Note 1: The tensile strength of rock determined by tests other than the straight pull test is designated as the “indirect” tensile strength and, specifically, the value obtained in Section 9 of this test is termed the “splitting” tensile strength. This test method is also sometimes referred to as the Brazilian test method.  
1.2 Units—The values stated in SI units are to be regarded as standard. The values given in parentheses are mathematical conversions to inch-pound units, which are provided for information only and are not considered standard. Reporting of test results in units other than SI shall not be regarded as nonconformance with this test method.  
1.3 All observed and calculated values shall conform to the guidelines for significant digits and rounding established in Practice D6026.  
1.3.1 The procedures used to specify how data are collected/recorded or calculated, in this standard are regarded as the industry standard. In addition, they are representative of the significant digits that generally should be retained. The procedures used do not consider material variation, the purpose for obtaining the data, special purpose studies, or any considerations for the user's objectives; and it is common practice to increase or reduce significant digits of reported data to be commensurate with these considerations. It is beyond the scope of this standard to consider significant digits used in analysis methods for engineering design.  
1.4 This standard does not purport to address all of the safety concerns, if any, associated with its use.
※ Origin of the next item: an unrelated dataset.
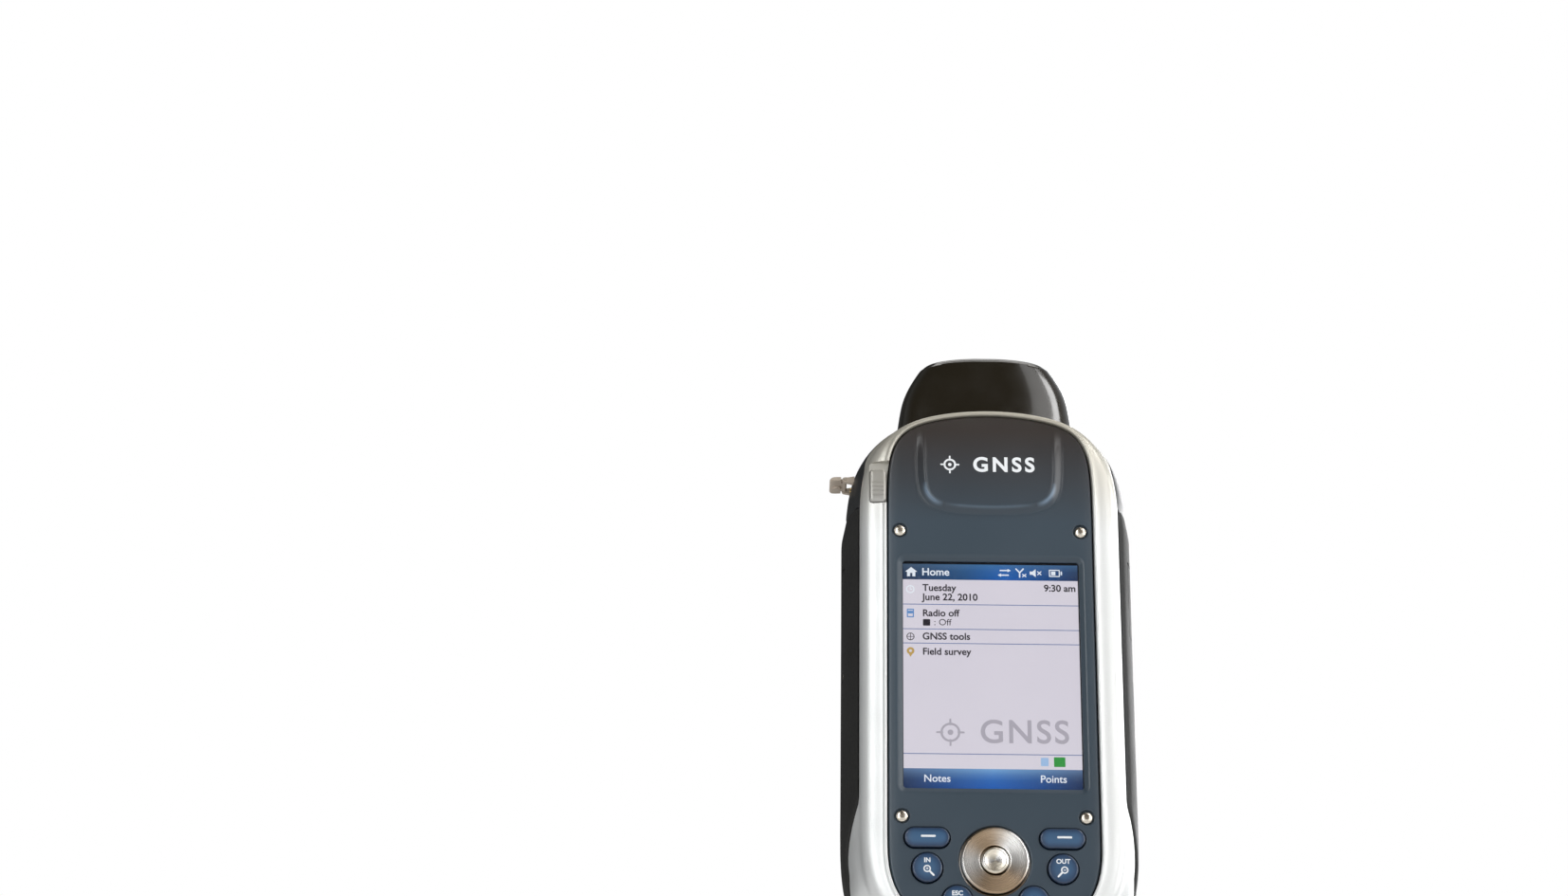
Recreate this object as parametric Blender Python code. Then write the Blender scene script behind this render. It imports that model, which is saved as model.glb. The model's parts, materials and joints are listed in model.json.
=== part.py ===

It is the responsibility of the user of this standard to establish appropriate safety, health, and environmental practices and determine the applicability of regulatory limitations prior to use.  
1.5 This international standard was developed in accordance with internationally recognized principles on standardization established in the Decision on Principles for the Development of International Standards, Guides and Recommendations issued by the World Trade Organization Technical Barriers to Trade (TBT) Committee.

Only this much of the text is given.